• _Task brief_: Copy exactly the lines from the first line of the records below through the line containing "import math", including both, and nothing else.

• _Exercise input_:
-*-

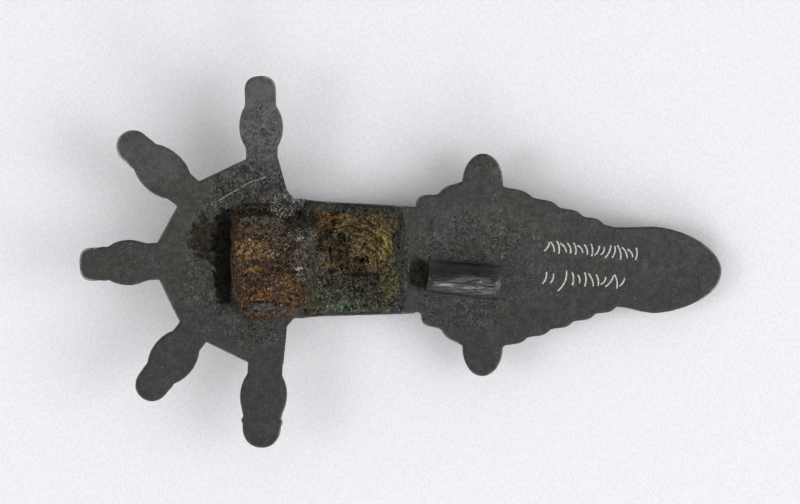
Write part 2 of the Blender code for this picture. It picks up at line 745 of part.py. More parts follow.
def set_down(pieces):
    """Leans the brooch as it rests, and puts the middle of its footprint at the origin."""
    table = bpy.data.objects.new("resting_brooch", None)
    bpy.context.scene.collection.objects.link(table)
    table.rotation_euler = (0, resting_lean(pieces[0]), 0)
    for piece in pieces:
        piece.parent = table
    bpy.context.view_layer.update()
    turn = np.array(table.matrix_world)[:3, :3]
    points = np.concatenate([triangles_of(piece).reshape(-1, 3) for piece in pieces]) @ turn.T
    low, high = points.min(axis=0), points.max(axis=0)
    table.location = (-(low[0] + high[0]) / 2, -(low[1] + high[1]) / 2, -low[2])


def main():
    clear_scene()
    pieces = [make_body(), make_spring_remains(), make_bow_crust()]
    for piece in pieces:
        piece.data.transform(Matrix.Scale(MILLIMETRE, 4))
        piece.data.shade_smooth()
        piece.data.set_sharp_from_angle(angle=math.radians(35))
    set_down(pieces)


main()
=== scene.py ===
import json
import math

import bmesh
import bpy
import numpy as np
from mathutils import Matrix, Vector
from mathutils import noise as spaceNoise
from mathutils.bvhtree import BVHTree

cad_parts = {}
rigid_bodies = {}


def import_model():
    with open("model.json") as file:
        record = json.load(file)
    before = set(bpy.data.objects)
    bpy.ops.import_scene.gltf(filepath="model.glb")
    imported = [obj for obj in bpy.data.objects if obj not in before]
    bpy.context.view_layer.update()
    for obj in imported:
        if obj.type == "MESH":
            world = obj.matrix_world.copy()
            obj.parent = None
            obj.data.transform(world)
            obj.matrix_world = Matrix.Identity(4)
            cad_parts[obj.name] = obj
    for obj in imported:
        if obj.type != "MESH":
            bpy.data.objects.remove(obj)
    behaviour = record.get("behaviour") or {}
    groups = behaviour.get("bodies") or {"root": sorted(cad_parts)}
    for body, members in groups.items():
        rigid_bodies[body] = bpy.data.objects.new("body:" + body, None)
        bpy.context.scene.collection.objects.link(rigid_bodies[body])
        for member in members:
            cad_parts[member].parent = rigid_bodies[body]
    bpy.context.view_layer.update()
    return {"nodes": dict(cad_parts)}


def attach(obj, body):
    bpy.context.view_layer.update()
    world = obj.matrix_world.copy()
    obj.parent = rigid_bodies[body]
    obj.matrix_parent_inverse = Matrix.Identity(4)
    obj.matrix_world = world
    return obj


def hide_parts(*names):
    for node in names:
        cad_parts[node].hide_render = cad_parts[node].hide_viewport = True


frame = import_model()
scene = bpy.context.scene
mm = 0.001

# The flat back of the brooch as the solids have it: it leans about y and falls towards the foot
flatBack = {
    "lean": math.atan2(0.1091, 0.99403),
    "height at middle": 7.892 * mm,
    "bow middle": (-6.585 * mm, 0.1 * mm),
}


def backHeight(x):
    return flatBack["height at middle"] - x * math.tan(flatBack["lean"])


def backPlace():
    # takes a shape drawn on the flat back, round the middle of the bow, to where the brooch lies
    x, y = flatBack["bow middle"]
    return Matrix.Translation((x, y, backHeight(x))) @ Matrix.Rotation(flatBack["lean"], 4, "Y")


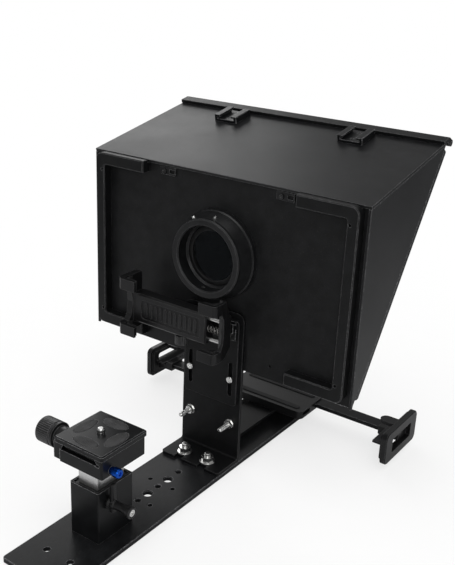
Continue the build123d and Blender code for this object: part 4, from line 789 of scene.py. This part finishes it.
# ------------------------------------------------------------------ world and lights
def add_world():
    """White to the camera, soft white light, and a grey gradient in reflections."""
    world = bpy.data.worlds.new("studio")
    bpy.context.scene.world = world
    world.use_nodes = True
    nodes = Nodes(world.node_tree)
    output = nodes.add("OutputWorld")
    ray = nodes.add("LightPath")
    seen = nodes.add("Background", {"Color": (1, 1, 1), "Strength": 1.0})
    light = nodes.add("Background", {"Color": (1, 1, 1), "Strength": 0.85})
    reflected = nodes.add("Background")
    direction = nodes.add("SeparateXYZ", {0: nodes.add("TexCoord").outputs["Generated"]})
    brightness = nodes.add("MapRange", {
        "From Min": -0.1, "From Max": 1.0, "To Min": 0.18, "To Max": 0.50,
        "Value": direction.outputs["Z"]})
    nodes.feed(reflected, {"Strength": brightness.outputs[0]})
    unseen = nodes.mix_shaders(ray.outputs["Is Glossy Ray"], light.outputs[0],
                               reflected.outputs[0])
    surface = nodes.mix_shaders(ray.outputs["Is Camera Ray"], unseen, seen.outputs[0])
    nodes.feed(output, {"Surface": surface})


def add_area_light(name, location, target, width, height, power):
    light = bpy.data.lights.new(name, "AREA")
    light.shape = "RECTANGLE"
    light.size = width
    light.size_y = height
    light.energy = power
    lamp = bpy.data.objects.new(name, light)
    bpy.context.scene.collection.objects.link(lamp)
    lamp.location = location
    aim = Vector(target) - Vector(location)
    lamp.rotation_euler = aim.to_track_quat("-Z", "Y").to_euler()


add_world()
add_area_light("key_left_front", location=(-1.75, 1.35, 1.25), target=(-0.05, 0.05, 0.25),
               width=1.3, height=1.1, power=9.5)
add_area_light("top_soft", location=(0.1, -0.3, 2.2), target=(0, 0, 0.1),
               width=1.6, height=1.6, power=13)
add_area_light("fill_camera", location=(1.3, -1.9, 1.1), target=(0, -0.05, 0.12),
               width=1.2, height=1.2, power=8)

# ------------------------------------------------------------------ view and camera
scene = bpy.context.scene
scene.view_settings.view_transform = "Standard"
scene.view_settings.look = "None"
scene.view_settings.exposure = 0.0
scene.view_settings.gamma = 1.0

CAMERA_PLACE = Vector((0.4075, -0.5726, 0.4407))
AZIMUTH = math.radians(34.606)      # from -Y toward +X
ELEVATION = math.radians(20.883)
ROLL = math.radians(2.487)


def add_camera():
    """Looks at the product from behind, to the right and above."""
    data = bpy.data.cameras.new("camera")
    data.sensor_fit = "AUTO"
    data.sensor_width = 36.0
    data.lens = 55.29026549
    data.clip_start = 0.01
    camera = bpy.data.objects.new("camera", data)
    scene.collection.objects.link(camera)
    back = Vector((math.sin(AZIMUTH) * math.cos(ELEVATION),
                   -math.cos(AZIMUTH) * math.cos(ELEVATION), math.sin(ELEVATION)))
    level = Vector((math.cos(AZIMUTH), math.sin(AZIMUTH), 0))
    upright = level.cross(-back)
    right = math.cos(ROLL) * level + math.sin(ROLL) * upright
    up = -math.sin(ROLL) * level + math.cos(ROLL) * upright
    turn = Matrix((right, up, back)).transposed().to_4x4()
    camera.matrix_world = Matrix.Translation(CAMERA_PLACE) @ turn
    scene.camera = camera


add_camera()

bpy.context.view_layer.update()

-*-

• _Result of this task_:
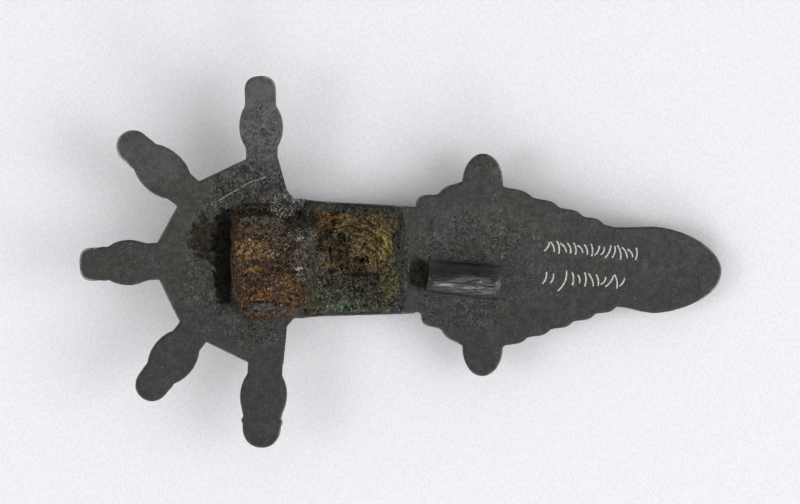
Write part 2 of the Blender code for this picture. It picks up at line 745 of part.py. More parts follow.
def set_down(pieces):
    """Leans the brooch as it rests, and puts the middle of its footprint at the origin."""
    table = bpy.data.objects.new("resting_brooch", None)
    bpy.context.scene.collection.objects.link(table)
    table.rotation_euler = (0, resting_lean(pieces[0]), 0)
    for piece in pieces:
        piece.parent = table
    bpy.context.view_layer.update()
    turn = np.array(table.matrix_world)[:3, :3]
    points = np.concatenate([triangles_of(piece).reshape(-1, 3) for piece in pieces]) @ turn.T
    low, high = points.min(axis=0), points.max(axis=0)
    table.location = (-(low[0] + high[0]) / 2, -(low[1] + high[1]) / 2, -low[2])


def main():
    clear_scene()
    pieces = [make_body(), make_spring_remains(), make_bow_crust()]
    for piece in pieces:
        piece.data.transform(Matrix.Scale(MILLIMETRE, 4))
        piece.data.shade_smooth()
        piece.data.set_sharp_from_angle(angle=math.radians(35))
    set_down(pieces)


main()
=== scene.py ===
import json
import math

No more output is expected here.